A case in which I advised the parents of a four-day old baby who died in 2012 after being deprived of oxygen has recently been in the news as the family has only just received a five-figure settlement and an apology from Warwick Hospital.
An inquest, held in June 2013, heard how failings in Daniel’s care during labour had led to his death. These included three different midwives failing to read his mother’s antenatal notes which would have revealed her as a medium risk patient; one of the midwives having a history of making mistakes; and a failure by staff to monitor the foetal heart properly.
The testimony of Sarah Kunigiskis, mother of baby Daniel, makes harrowing reading. In addition to the grief of losing her baby was the refusal of the hospital to admit they were at fault while implying that there was something wrong with the baby before delivery. As she noted, the refusal of the hospital to acknowledge that a catastrophic error had occurred, made an awful situation far worse. One of the reasons Sarah was willing to speak out was to help put pressure on hospitals and NHS Trusts to be more accountable for their actions when mistakes are made by encouraging others in similar situations to challenge the experts if they feel things are not right.

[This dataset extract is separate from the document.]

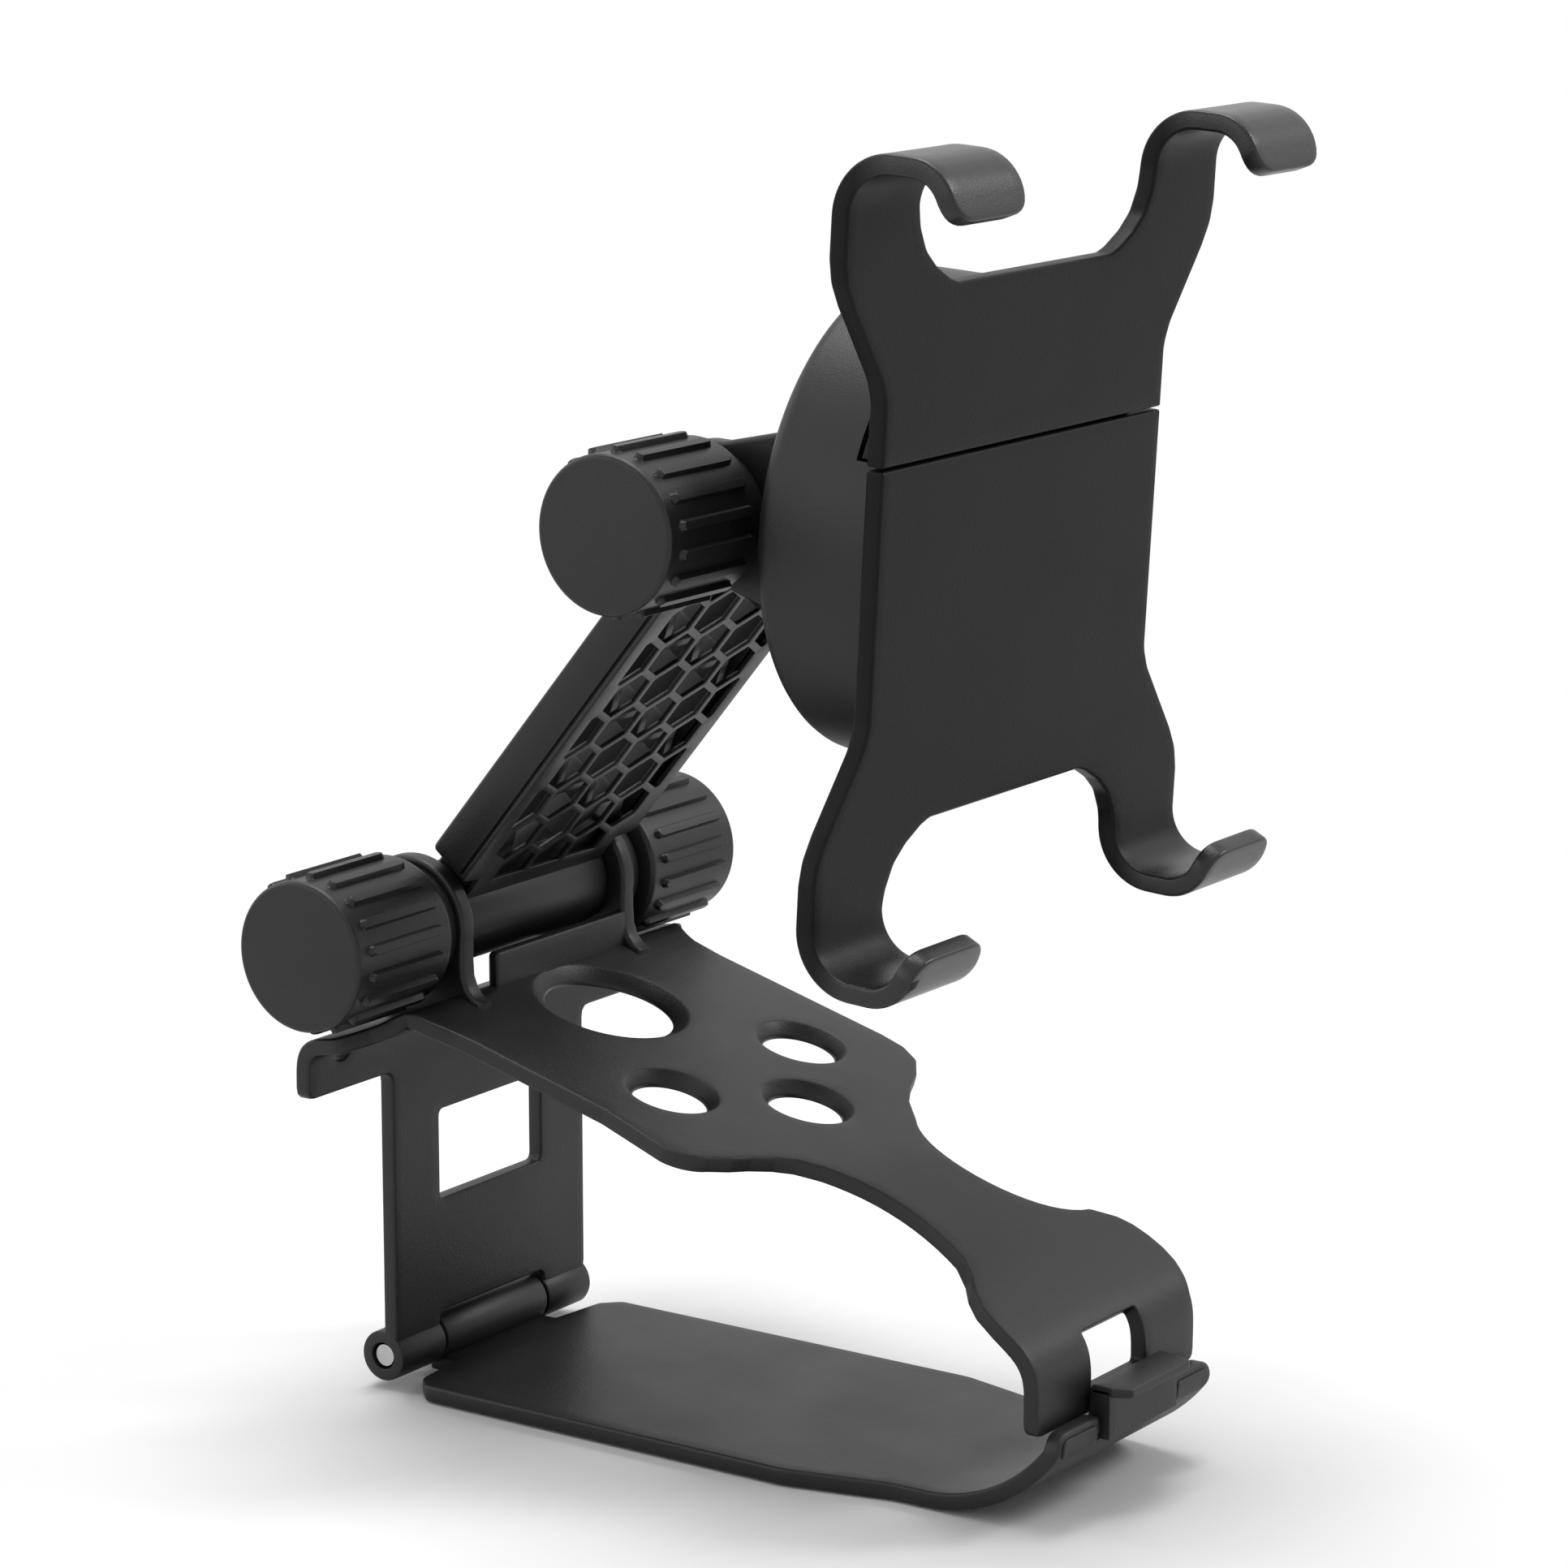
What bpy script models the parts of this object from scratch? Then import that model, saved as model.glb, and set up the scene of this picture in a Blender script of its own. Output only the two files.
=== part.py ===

NAO report into maternity services in England
The situation endured by the Kunigiskis family is not unfamiliar to medical negligence solicitors. Obstetrics is a particularly challenging area of medicine where there is, on the one hand, a desire not to medicalise a perfectly natural event but, on the other, a need to step in as soon as things start going wrong. A report released by the National Audit Office in November 2013 highlighted that some of the problems faced by maternity services in England were reflected in the fact that a third of the NHS litigation budget was absorbed by medical negligence cases relating to birth complications. In 2012 there were almost 700,000 live births, the highest rate for 40 years, putting considerable pressure on resources. There has also been a noticeable increase in the number of ‘high risk’ births including multiple births, women over 40 and women with obesity or pre-existing medical conditions. Although mortality rates have improved, the NAO report noted that there were ‘wide, unexplained variations in the performance of individual trusts in relation to complication rates and medical intervention rates, even after adjustment for maternal characteristics and clinical risk factors’.
Need to improve safety
The number of maternity-related medical negligence claims increased by 80% in the five years to 2012-13 resulting in a litigation bill for maternity claims alone amounting to £482m in 2012-13. This figure represents about a fifth of all spending on maternity services which is a sobering fact by anyone’s standards. The NAO report flagged a number of areas which might help to explain why medical negligence claims were so high: more than half the obstetric units in England did not have the number of consultants on site as recommended by the Royal College of Obstetricians and Gynaecologists; and midwife staffing levels fell below that recommended by a national benchmark of 29.5 births per midwife. In order to achieve this ratio, another 2,300 midwives would need to be recruited although even this would be further complicated by the fact that a large number of midwives were reaching retirement age and a growing proportion of student midwives were failing to complete their courses.
More cooperation, better data
Although the Kunigiskis case is by no means an isolated incident, and despite the upward pressure on maternity services generally across the country, most women do have positive experiences of giving birth in a NHS hospital. However, there is clearly scope for major improvement, not least in order to reduce the phenomenal amount being paid out in medical negligence claims. Among the NAO recommendations is a call for more and better data on maternity services in order to track trends, outcomes and experiences; and clinical commissioning groups should look at how services are delivered in their area and look to cooperate with neighbouring trusts to ensure all available resources are used efficiently. Last but not least, hospitals need to own up to mistakes at the outset and endeavour to give the families a full explanation of what went wrong. It is the very least they can do and might even help to reduce the number of claims made against them.